Obviously, we are influenced by a number of other science fiction worlds, from which we can learn many things. Those include:

  • Star Trek: a little dated, but definitely captures the idea of episodic adventure, in at least one easily-reproducible way (give the PCs a ship, do lots of away missions, etc).
  • Star Wars: not as easily portable; it's a mostly-colonized galaxy with tens of thousands of years (or more) of space travel history. Still, the classic action-adventure themes deserve at least a nod in tribute.
  • Battlestar Galactica: the Homeworlders share a few things with the Colonial Fleet, namely the sense of desolation and apprehension of being such a small group of survivors surrounded only by cold, dead space. However, they lack the obvious enemy (Cylons), and their common experience is hundreds of years in the past. Still, from BSG we can take the themes of verisimilitude and harsh analysis of the human condition.
  • Firefly: this will be a big influence. The Homeworlds have a culture (like BSG) of survival at any cost; hundreds of years of later, this has led, in many ways, to an overbearing state. The true action occurs on the fringe of civilization, among the independents who remember the reason they left Earth in the first place. Ultimately, the PCs adventures will probably more resemble Firefly than Star Trek.
  • EVE Online: this is a big one, because it's a massive, complete game (not a movie or TV show) that offers many good, concrete examples. Taken as a whole, it satisfies the goals of this system, except for the obvious, unstated goal that it be a tabletop RPG system, not a computer game. It suggests a sense of scale that should exist to truly underscore the setting, as well as shows how a handful of factions in free space might form a playable setting. EVE cannot be ported wholecloth, however, because it makes no allowances for what will likely be the primary mode of play: a party of individuals performing actions other than piloting ships.

You got your fantasy in my sci-fi

For this to work, it's going to have to be well advised by the successful fantasy RPGs that have come before. The player base already knows how to play these games, so the system and the world should accommodate their existing knowledge as best as possible.
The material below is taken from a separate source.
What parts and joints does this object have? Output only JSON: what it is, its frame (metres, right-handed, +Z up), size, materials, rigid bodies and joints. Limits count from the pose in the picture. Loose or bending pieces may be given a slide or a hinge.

What is it, exactly, about fantasy RPGs that make them work?

  • Cool options: different flavors of magic, different and exotic races
  • Beautiful world: the best worlds are ones you'd want to live in
  • Plenty of fights: there's always a monster around the corner for a quick, morally-justified, financially-rewarding battle
  • Memorable characters: the NPCs, and the legendary PCs of previous games, make the world more real
  • Universal mythology: everybody understands dragons, trolls, etc already.

How do we implement these ideas, or their legacy, in a sci-fi campaign setting?

Cool Options

Star Trek and Star Wars provide cool options, but too few. Nobody wants to play ugly aliens. There's nothing cool about a non-jedi in a world of jedi. There's really only one weapon to wield in Star Trek (phaser).

These are worlds created for the screen, not for the gaming table.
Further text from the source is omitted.